The CDC’s decision to seek public input regarding onboard COVID-19 protocols before cruise lines can again operate led to Wednesday’s announcement from CLIA of its suspension of member lines’ voyages through October 31, said Charles Sylvia, CLIA’s vice president of industry and trade relations.
CDC has earlier extended its no-sail order through September 30, 2020. Speaking Wednesday at a Royal Caribbean International “Coffee Talk” for travel agents hosted by Vicki Freed, Royal Caribbean’s senior vice president of sales and trade support & service, Sylvia encouraged travel agent attendees to complete the CDC questionnaire.
The responses become part of the public record, said Sylvia, and the comment form also allows cruise sellers to detail the impact the CDC’s no-sail order has had on their businesses.
“It’s vitally important [travel agents] comment on what you think the resumption of U.S. cruise operations should look like,” he said. “This is your only and best opportunity to tell the federal government what you are experiencing as a result of the no-sail order, including the impact on your business as well as your perspective as an expert on cruise travel.”
Sylvia added, “We know [cruise ships] are the safest, healthiest, cleanest, most sanitized environments in the entire travel industry. Our industry operates at a higher standard than is imposed on us by regulators. We need to communicate that to CDC. All of the comments gathered will inform future public health guidance related directly to travel on cruise ships.”
Sylvia said CLIA will host a webinar Thursday (August 6) to assist travel agents to complete the CDC forms.
Royal Caribbean, meanwhile, is “actively engaged in working through our healthy return to service plan,” said Michael Bayley, Royal Caribbean’s president and CEO. “We are deeply engaged with the blue ribbon panel we formed some time ago and we are reviewing in incredible detail all of the protocols for a healthy return to service.”

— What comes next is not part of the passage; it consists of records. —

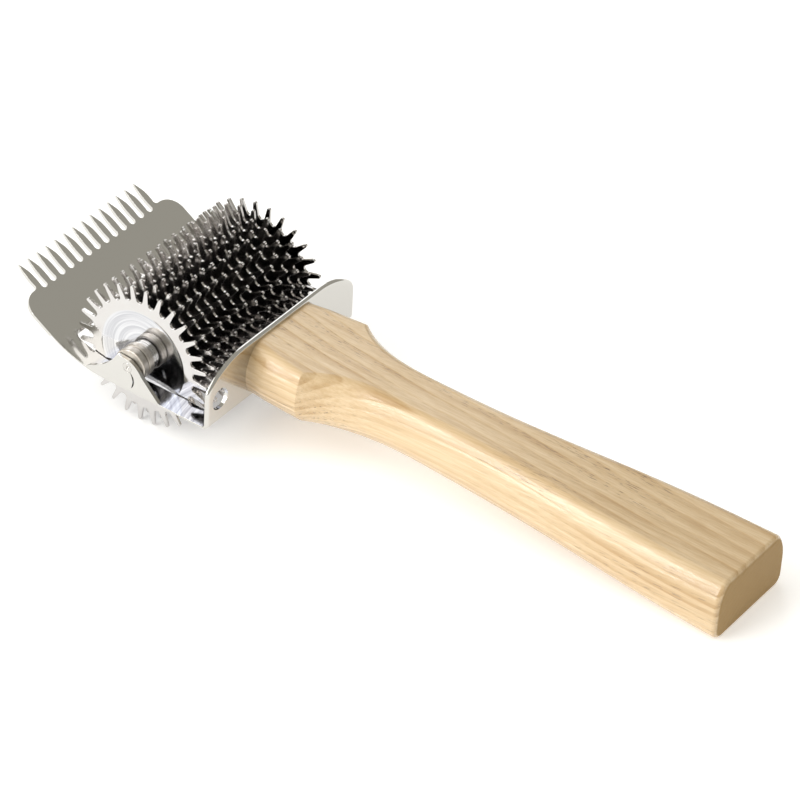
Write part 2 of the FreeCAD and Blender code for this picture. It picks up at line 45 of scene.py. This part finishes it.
class Shader:
    """A principled material, and short ways to add nodes to it."""

    def __init__(self, name, colour, metallic, roughness):
        self.material = bpy.data.materials.new(name)
        self.material.use_nodes = True
        self.tree = self.material.node_tree
        self.surface = self.tree.nodes["Principled BSDF"]
        self.surface.inputs["Base Color"].default_value = (*colour, 1)
        self.surface.inputs["Metallic"].default_value = metallic
        self.surface.inputs["Roughness"].default_value = roughness

    def feed(self, socket, value):
        """Links an output to an input, or sets the input to a plain value."""
        if isinstance(value, bpy.types.NodeSocket):
            self.tree.links.new(value, socket)
        else:
            socket.default_value = value

    def coordinates(self, stretch=(1, 1, 1), offset=(0, 0, 0), turn=(0, 0, 0)):
        """Object coordinates, in metres, moved, turned and then stretched."""
        place = self.tree.nodes.new("ShaderNodeTexCoord")
        mapping = self.tree.nodes.new("ShaderNodeMapping")
        mapping.inputs["Location"].default_value = offset
        mapping.inputs["Rotation"].default_value = turn
        mapping.inputs["Scale"].default_value = stretch
        self.tree.links.new(place.outputs["Object"], mapping.inputs["Vector"])
        return mapping.outputs["Vector"]

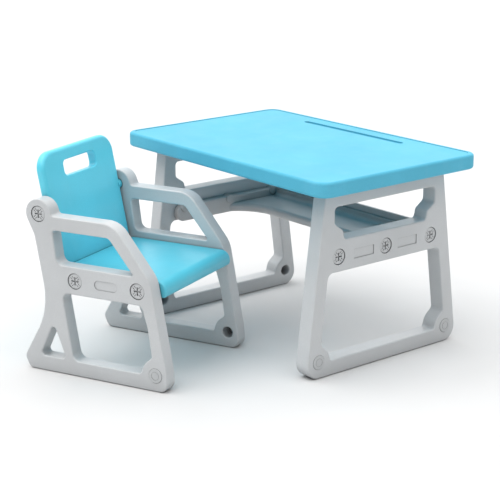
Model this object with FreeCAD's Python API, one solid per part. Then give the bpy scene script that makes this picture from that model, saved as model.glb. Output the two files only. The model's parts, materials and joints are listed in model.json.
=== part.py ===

Bayley continued, “Our hope is that we are going to reach a conclusion with our panel towards the end of August [and then] submit the complete comprehensive plan. But now there’s the CDC request, and the deadline for public feedback on September 21. That feedback along with the submission of our plan is one of the reasons we suspended sailings another month. We think it will take some time to work with CDC when they see the full details of the plan and see all of the public comments.”
The cruise line is also working with CLIA in the U.S. and U.K. and the Florida-Caribbean Cruise Association (FCCA) as well as “health experts and multiple governments around the world” on guidelines for the return to service, Bayley said.
Bayley called this week’s news of COVID-19 infections aboard three non-CLIA member cruise ships “unfortunate” and said the episodes “show what a complex challenge this is.”
Bayley explained, “These were two or three smaller brands that operate in a slightly different way, nevertheless it’s unfortunate.” He added, “But it is a learning situation to understand, through the industry associations, how and what happened to create these challenges.”
He also noted that “TUI Cruises in Germany has done four cruises without any incidents and is using different protocols than the brands that experienced the difficulties.”
“The last thing we want to do is return to service and get it wrong. Our clients and travel partners really expect us to get it right and that’s our focus,” he added. Freed said the latest suspension of operations, which she said was the cruise line’s seventh, means “all of our transatlantic departures have been canceled and the balance of our Europe sailings through November.”